--- start GIVEN MATERIAL ---

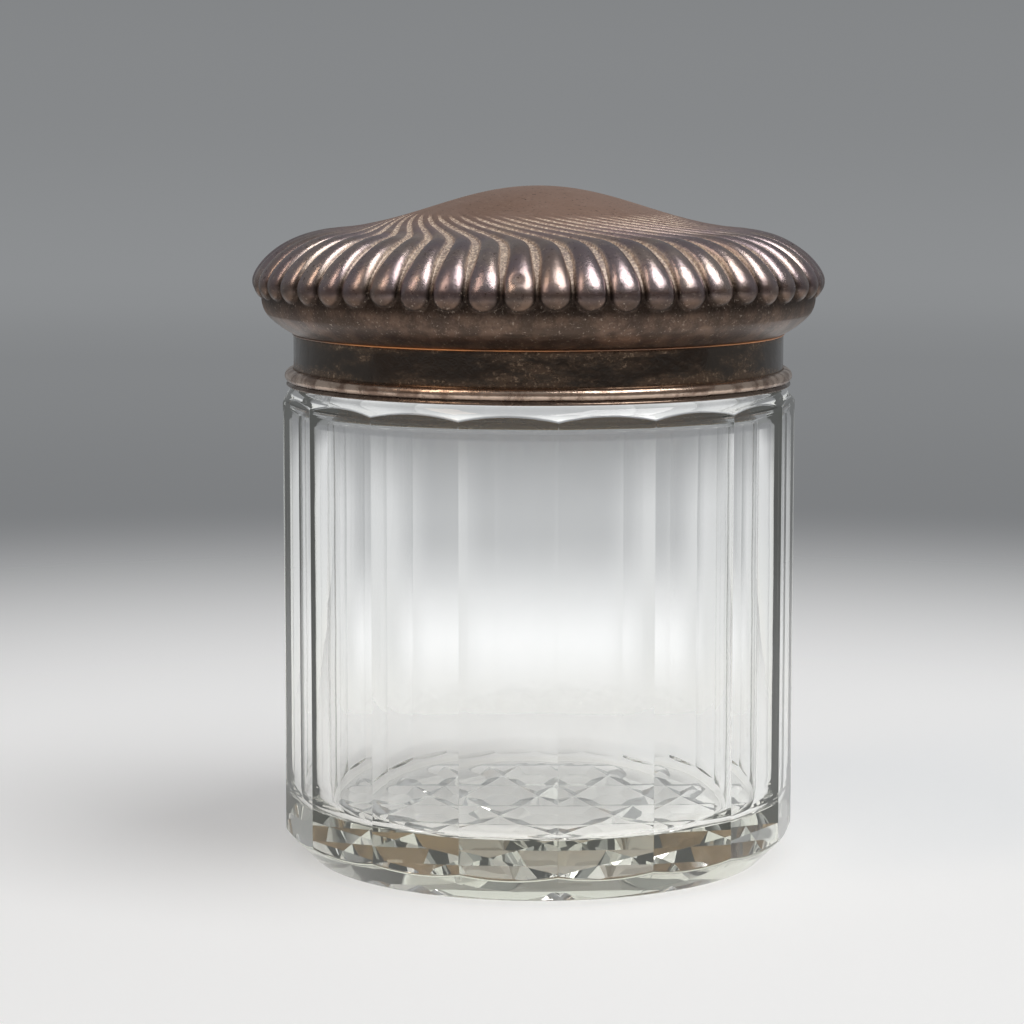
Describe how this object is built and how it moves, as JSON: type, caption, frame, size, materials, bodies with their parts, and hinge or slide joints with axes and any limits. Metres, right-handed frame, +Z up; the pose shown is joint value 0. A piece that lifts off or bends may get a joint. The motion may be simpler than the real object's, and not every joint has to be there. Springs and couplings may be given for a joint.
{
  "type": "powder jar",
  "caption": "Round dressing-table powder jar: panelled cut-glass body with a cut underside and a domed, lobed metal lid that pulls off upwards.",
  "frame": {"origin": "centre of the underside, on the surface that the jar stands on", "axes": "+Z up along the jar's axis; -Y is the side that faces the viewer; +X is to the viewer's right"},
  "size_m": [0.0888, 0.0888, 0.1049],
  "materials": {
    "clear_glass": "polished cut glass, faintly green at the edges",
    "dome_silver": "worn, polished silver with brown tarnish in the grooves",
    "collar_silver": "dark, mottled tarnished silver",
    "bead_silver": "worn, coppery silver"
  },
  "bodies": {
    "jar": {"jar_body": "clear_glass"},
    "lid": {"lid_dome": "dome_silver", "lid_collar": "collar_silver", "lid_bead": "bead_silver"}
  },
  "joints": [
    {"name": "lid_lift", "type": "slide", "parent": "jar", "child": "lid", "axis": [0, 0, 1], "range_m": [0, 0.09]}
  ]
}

--- end GIVEN MATERIAL ---

- **JOB**
Print the whole listing again, exactly.

- **SOLUTION FOR THIS TASK**
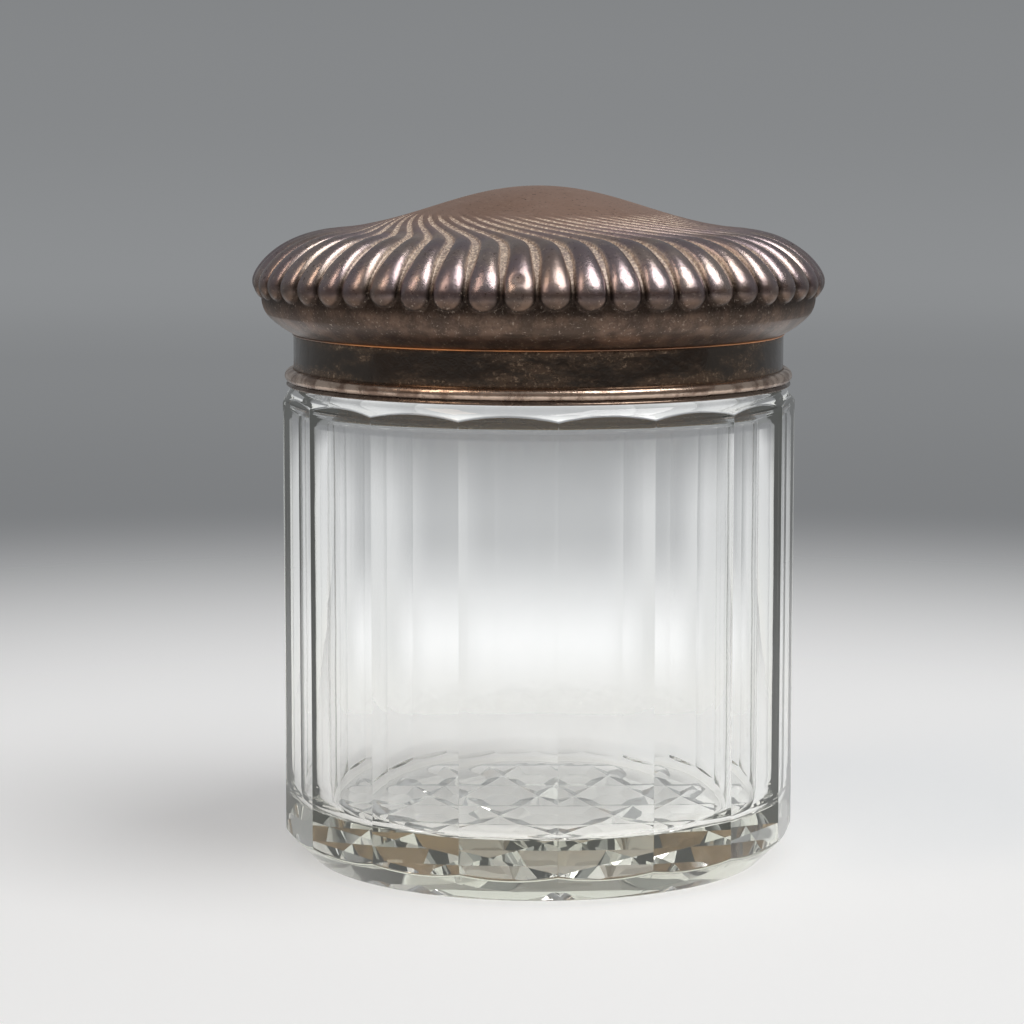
Describe how this object is built and how it moves, as JSON: type, caption, frame, size, materials, bodies with their parts, and hinge or slide joints with axes and any limits. Metres, right-handed frame, +Z up; the pose shown is joint value 0. A piece that lifts off or bends may get a joint. The motion may be simpler than the real object's, and not every joint has to be there. Springs and couplings may be given for a joint.
{
  "type": "powder jar",
  "caption": "Round dressing-table powder jar: panelled cut-glass body with a cut underside and a domed, lobed metal lid that pulls off upwards.",
  "frame": {"origin": "centre of the underside, on the surface that the jar stands on", "axes": "+Z up along the jar's axis; -Y is the side that faces the viewer; +X is to the viewer's right"},
  "size_m": [0.0888, 0.0888, 0.1049],
  "materials": {
    "clear_glass": "polished cut glass, faintly green at the edges",
    "dome_silver": "worn, polished silver with brown tarnish in the grooves",
    "collar_silver": "dark, mottled tarnished silver",
    "bead_silver": "worn, coppery silver"
  },
  "bodies": {
    "jar": {"jar_body": "clear_glass"},
    "lid": {"lid_dome": "dome_silver", "lid_collar": "collar_silver", "lid_bead": "bead_silver"}
  },
  "joints": [
    {"name": "lid_lift", "type": "slide", "parent": "jar", "child": "lid", "axis": [0, 0, 1], "range_m": [0, 0.09]}
  ]
}